Consumer prices index jumps to 2.3% in October, raising concerns for the economy

Graph showing rising inflation and energy costs in the UK
Explore how surging energy prices are driving UK inflation above target levels.

Understanding the Recent Surge in Inflation

Recent data from the Office for National Statistics (ONS) reveals that inflation in the UK has surged back above the Bank of England’s target of 2%. The consumer prices index (CPI) rose to 2.3% in October, a significant increase compared to the previous month, where it had fallen to a three-year low of 1.7%.

This unexpected jump in inflation has raised eyebrows among economists and policymakers alike, as it signals potential challenges for the UK economy moving forward.

Impact of Rising Energy Costs

The primary driver behind this inflationary spike has been attributed to a rise in energy bills.

The ONS chief economist, Grant Fitzner, noted that the increase in the energy price cap has led to higher costs for gas and electricity, particularly when compared to a decrease in prices during the same period last year. In October, average household energy bills saw an increase of £149 annually, following a 10% rise in the price cap set by the regulator Ofgem. This adjustment raised the cap from £1,568 to £1,717 for a typical dual fuel household across England, Scotland, and Wales.

Implications for Monetary Policy

As inflation continues to exceed expectations, the Bank of England faces a challenging landscape regarding interest rates.
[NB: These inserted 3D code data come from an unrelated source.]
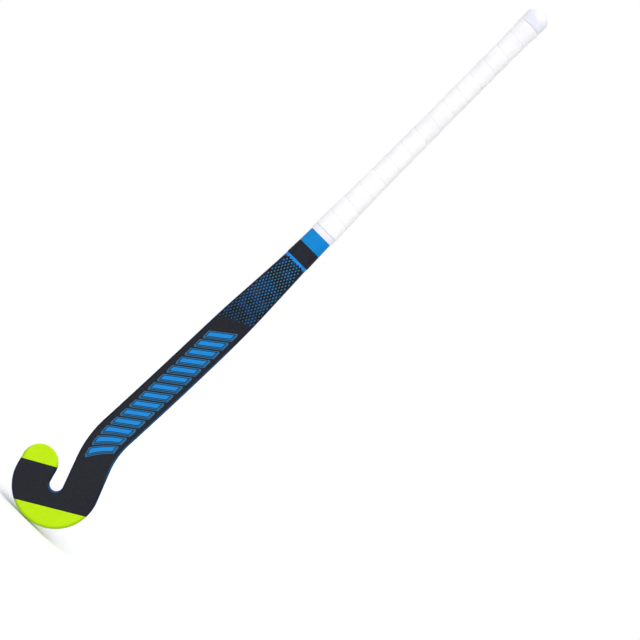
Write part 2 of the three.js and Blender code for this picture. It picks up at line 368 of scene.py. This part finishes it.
def sheet_ring(distance):
    """The face sheet's section: the face's outer surface, and the same a sheet's thickness below."""
    ring = ring_points(distance)
    columns = list(range(RING - SHEET_COLUMNS, RING)) + list(range(SHEET_COLUMNS + 1))
    top = [(distance, *ring[column]) for column in columns]
    below = [(distance, across, depth + SHEET_THICKNESS) for _, across, depth in reversed(top)]
    return top + below


def outer_laminate():
    at = stations(SHELL_START, TIP - 0.03, SHELL_STEP)
    at = sorted(at + [BLACK_BAND_END + 0.15, BLACK_BAND_END + 0.25])
    return without_coats(loft("outer_laminate", [shell_ring(d) for d in at]))


def face_sheet():
    at = stations(BLACK_BAND_END + 0.3, TIP - 0.03, SHELL_STEP)
    return without_coats(loft("playing_face_sheet", [sheet_ring(d) for d in at]))


def head_coat(name, line):
    at = stations(line["from"] - 6, min(line["to"], TIP - 0.03), SHELL_STEP)
    piece = loft(name, [[(d, a, b) for a, b in ring_points(d)] for d in at])
    cut_beyond(piece, *line_plane(line), 0, 2 * TIP, keep_beyond=True)
    return piece


# ---------------------------------------------------------------- pieces of the handle


HANDLE_CENTRE = 12.0


def sleeve(name, start, end, height, step=1.0, low=0.25):
    """A wrap round the handle. height(distance, turn) is how far it stands above the bare stick."""
    at = np.linspace(start, end, max(int((end - start) / step), 6))
    outer, inner = [], []
    for d in at:
        base = ring_points(d)
        raised = ring_points(d, 1.0)
        ring = []
        for (a, b), (a1, b1) in zip(base, raised):
            turn = math.atan2(a, HANDLE_CENTRE - b) / (2 * math.pi)
            h = height(d, turn)
            ring.append((d, a + (a1 - a) * h, b + (b1 - b) * h))
        outer.append(ring)
        inner.append([(d, a, b) for a, b in ring_points(d, low)])
    count = len(outer[0])
    labels = [p for ring in outer for p in ring] + [p for ring in inner for p in ring]
    rows = len(at)
    faces = []
    for j in range(rows - 1):
        for i in range(count):
            k = (i + 1) % count
            o, n = j * count, rows * count + j * count
            faces.append((o + i, o + k, o + count + k, o + count + i))
            faces.append((n + i, n + count + i, n + count + k, n + k))
    for j in (0, rows - 1):
        o, n = j * count, rows * count + j * count
        faces += [(o + i, o + (i + 1) % count, n + (i + 1) % count, n + i) for i in range(count)]
    return labelled_piece(name, labels, faces, 50)


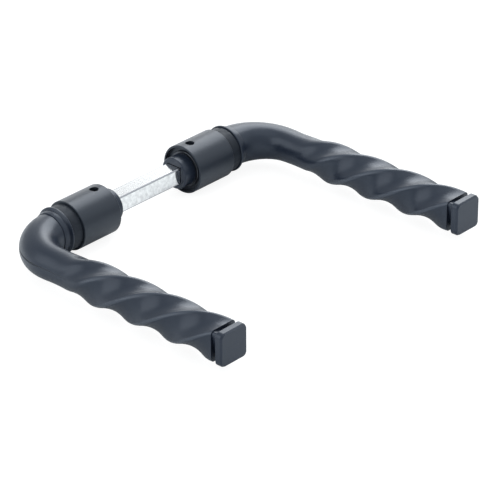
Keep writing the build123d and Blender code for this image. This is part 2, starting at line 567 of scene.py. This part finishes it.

Economists predict that the central bank is unlikely to cut interest rates in the upcoming month due to the higher-than-anticipated inflation figures. Money markets currently indicate only a 10% chance of a reduction in borrowing costs. Suren Thiru, the economics director at ICAEW, emphasized that the significant rise in inflation complicates the outlook for monetary policy, suggesting that concerns over renewed price pressures from the upcoming Budget and international uncertainties may lead to a more cautious approach from rate setters regarding future policy adjustments.